The Responsiones Vadstenensis, written dually by the Syon and Vadstena monks is accompanied in the volume by a "Collacio" on the text, "Vide, Domine et considera," written by the Abbot of St Albans, John Whethamstead ("Excerpta paucula de prima part Granarii Johannis de Loco Frumenti"), for Syon's first acting Confessor General Thomas Fishbourne and presented to Vadstena, likewise commenting on the Brigittine Rule but written in such a florid, aureate Latin that it conceals more than it reveals of community life. Both works are given in parallel text with translation into English (rather than Swedish), and with textual and explanatory notes, after an excellent introduction. The source manuscripts are Uppsala University Library C74, C363 for the Responsiones and British Library Arundel 11 for the Collacio.

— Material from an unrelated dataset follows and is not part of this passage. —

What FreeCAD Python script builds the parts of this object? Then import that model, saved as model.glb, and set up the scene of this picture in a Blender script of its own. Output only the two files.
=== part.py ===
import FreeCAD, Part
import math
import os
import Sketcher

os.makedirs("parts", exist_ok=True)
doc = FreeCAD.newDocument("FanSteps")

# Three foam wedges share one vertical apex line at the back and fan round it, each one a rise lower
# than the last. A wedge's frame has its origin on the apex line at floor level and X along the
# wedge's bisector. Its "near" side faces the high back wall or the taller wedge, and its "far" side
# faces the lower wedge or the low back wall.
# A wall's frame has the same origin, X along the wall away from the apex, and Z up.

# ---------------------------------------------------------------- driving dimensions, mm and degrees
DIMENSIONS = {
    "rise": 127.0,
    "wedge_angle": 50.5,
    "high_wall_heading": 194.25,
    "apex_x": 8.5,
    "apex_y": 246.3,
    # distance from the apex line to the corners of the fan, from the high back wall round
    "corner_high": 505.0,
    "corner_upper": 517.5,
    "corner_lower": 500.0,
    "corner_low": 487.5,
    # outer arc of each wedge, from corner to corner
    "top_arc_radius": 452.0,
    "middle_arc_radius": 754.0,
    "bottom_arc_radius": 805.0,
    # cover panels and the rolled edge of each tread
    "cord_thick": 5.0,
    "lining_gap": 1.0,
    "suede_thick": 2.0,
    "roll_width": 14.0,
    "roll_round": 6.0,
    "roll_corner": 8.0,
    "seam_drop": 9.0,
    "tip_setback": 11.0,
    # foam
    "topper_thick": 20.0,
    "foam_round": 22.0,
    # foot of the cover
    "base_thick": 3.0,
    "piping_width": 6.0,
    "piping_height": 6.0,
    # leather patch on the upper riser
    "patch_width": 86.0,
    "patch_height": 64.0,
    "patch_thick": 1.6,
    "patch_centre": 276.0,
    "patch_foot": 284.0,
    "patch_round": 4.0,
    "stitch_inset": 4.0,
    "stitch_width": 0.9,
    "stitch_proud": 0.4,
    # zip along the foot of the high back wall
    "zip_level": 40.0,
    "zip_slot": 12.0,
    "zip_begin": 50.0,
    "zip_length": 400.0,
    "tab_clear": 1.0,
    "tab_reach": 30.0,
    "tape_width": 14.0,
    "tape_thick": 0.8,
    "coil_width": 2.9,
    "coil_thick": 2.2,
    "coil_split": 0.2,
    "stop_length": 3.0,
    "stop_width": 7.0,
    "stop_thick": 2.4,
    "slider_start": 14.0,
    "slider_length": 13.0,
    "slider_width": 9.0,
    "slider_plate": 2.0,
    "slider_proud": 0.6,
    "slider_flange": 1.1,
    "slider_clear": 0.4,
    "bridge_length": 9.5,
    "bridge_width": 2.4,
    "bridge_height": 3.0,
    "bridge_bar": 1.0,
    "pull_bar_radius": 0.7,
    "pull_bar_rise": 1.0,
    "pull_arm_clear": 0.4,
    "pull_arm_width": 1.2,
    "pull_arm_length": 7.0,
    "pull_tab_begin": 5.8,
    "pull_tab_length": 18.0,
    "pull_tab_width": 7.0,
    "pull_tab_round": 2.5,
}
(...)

Sadly, during the writing of this review I received a letter from the former Abbess of Syon, explaining they are now closed as an Abbey, the three remaining Sisters living quietly elsewhere, their marble gatepost on which a part of St Richard Reynolds' quartered body had been placed, given away. Younger branches of Brigittines, nuns and monks, however, continue worldwide.